Personally, I think trying having a baby during a PhD is a preferable option. A PhD student does not have the same contractual obligations as a member of staff, and can therefore have more flexibility in terms of childcare, hours worked, etc. And one more thing – if a person has been competitively selected for a PhD, the simple fact is they’re deemed the best person to do it. If I wanted to make sure a project was well-executed, I would rather it take longer to accommodate the best candidate's pregnancy break. I certainly wouldn't think wistfully about other candidates or think it was unfair on them. Granted, they might not have needed the extra time, but they simply wouldn't have been as good.

K

I am with Oz here - I wouldn't announce intentions to try for a baby whilst studying for a PhD. Not for fear of discrimination but simply because no matter what I did in life or work, a decision to start a family would be absolutely no one else's business but mine and my partner's.

J

See your point about the temporary contracts: they do make life difficult. But I totally disagree about your last statement: it is not just you and your partner that are affected if you decide to have a baby in the middle of a PhD. You don't live on a desert island: your actions will inevitably affect the society that you live in and the people around you. I still think that it is selfish to not wait three years till the end of your PhD. If you really can't live without having a baby, then stand aside and let someone else have the opportunity.

I am still referring to planned pregnancies here, by the way: of course an accidental pregnancy is a different kettle of fish altogether.

J

And on a slightly different note: you could always adopt if you feel that you may be getting past the best age to become pregnant. There are hundreds of kids in drab care homes desperate for a good family.

S

juno, perhaps I am misunderstanding (don't take it the wrong way please). it seems to me you are, bottom line, saying that women should chose between either babies or academic careers. because it would be selfish to want both, when other women would be prepared to decide against babies if that means they can do a faster PhD?
how do you feel if it is an unfunded PhD - does that earn you the right to have a baby when you want to? (except that you can't afford to)

(just because waiting three years is in many cases simply not an option, it's now or never; and because having a baby after the PhD is just the same as during the PhD, really... either you're unfunded/unemployed and can thus do as you like, or you got that post-doc fellowship which is short-term, other people depend on you, other people would have liked to get it, and you selfishly take it on just to then become pregnant...)

S

i personally like the idea of adoption. it is not so easy though!

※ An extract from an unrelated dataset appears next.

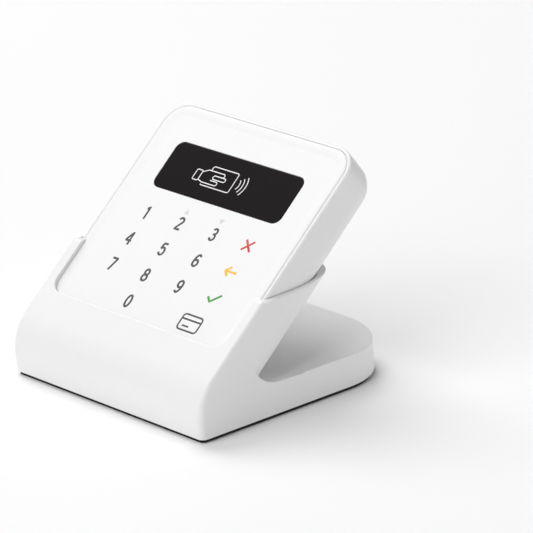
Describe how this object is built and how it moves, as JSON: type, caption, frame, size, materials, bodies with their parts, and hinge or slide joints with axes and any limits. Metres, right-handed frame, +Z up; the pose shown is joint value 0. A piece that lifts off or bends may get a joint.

try adopting while being a PhD student without a settled financial situation. there are also long waiting lists - there are far more prospective adoptive parents than "available" children, except if you chose to do it the illegal way. adoption agencies will cost you a lot of money. and they will likely intrude into your personal lives, judge your living situation according to their standards.

adoption also often means waiting on short notice for several years. during these years you have to be constantly (every day, no holidays) ready to leave for several weeks to a foreign country, on an instant's notice if a child becomes "available". you gotta have an employer who is ok with that!

J

Hi Shani,

My point is only this: that you should (preferably) wait till after your PhD. Then of course it's up to you, and of course many women are both academics and parents. It's just a matter of timing. I think for many reasons it is silly to get pregnant in the middle of your education.

A while ago there was a discusion on this forum about interviewing male vs female candidates for an academic post, and I was shocked to hear a number of forum members say that they would choose a male over a female candidate, if they were both equally qualified. The reasons given were that the female would be more likely to take time out to have a baby. It is women who do just that, who make it more difficult for the rest of us to compete against men for PhD positions.



R

So if a woman waits until after her phd, is it also selfish to have a baby during the postdoc? or the one after that? when is the best time then? surely it is worse when finally you get a lectureship because then you have the most responsibility?

O

I think the problem for one is age and it is easy in a way if you have been through the English system where you can have your BSc with 22 and then with 25 you are done with your PhD. Apart from that we did not plan for the baby because I know it is going to be difficult, I did not finish my degree till I was 27 and I went the quickest way possible + 1 year because I had to work to finace my studies from starting school to finishing for my subject. Until I have finished my PhD I will be ober 30 and then you get 1 year Postdoc contracts where you really should not get pregnant and then I am getting a bit old.

O

... continued
and on the other hand I will only take 6-8 weeks off, then the baby goes into day care. These weeks will be my holiday for the three weeks as I get no money what so ever for being on maternity leave. Looking around what a lot of PhD students do the whole day (me included at the moment) these weeks are "wasted" by surfing the internet, having a hang over, chatting, playing games etc... I on the other ahnd and I think I speek for a lot of parents I know need to be extra fast as everybody otherwise complains. So my PhD will not be longer than normal, I don't get money anyway and I was simply the best candidate for the job so why should I not do it?
Don't want to offend anyone but I am really angry as everyone apart from my supervisors tells me to quit as I won't be able to cope and it is not good to be a mother and not be with the child 24/7

J

Ras: a lectureship is generally funded by the university who will be happy for you to take time out. A PhD is (usually) funded by an external body who will expect the results to be in within 4 years, and if they are not, will then often refuse to give the university any further funding. This is not speculation: it happens all the time.

This is why I think it is different in the case of PhDs. And, as I just said, a PhD is still your training period; probably the most diffcult time of your academic career. It's really not the best time to be deliberately getting pregnant.

J

Oz: I hope you don't quit and I am sure you were the best candidate. My comments are only aimed at people who plan to get pregnant during their education, not at committed people for whom things haven't quite gone to plan.